Adaptive Learning for Multi-view Stereo Reconstruction
Qinglu Min, Jie Zhao, Zhihao Zhang, Chen Min
TL;DR
This work tackles depth estimation in multi-view stereo by reformulating the learning objective with an adaptive Wasserstein loss and introducing an offset module to produce continuous, sub-pixel depths. It combines a discrete depth probability with per-depth offsets so that the final depth is $d' = d_s + Offset(u,v,d_s)$, enabling robust learning even when predicted and ground-truth depth distributions do not share supports. Empirically, the approach achieves state-of-the-art results on DTU and Tanks and Temples, and demonstrates scalability to BlendedMVS, with ablations confirming the benefits of both the adaptive Wasserstein loss and the offset module. The method offers a principled, end-to-end framework for accurate, continuous depth estimation in diverse MVS scenarios, potentially improving downstream 3D reconstruction tasks in real-world settings.
Abstract
Deep learning has recently demonstrated its excellent performance on the task of multi-view stereo (MVS).
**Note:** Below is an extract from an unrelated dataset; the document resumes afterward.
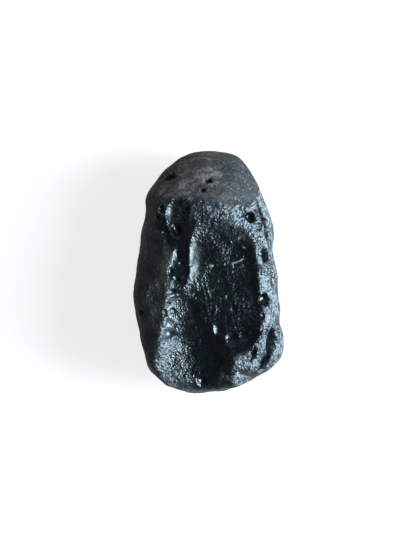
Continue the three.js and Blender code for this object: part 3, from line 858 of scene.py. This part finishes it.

However, loss functions applied for deep MVS are rarely studied. In this paper, we first analyze existing loss functions' properties for deep depth based MVS approaches. Regression based loss leads to inaccurate continuous results by computing mathematical expectation, while classification based loss outputs discretized depth values. To this end, we then propose a novel loss function, named adaptive Wasserstein loss, which is able to narrow down the difference between the true and predicted probability distributions of depth. Besides, a simple but effective offset module is introduced to better achieve sub-pixel prediction accuracy. Extensive experiments on different benchmarks, including DTU, Tanks and Temples and BlendedMVS, show that the proposed method with the adaptive Wasserstein loss and the offset module achieves state-of-the-art performance.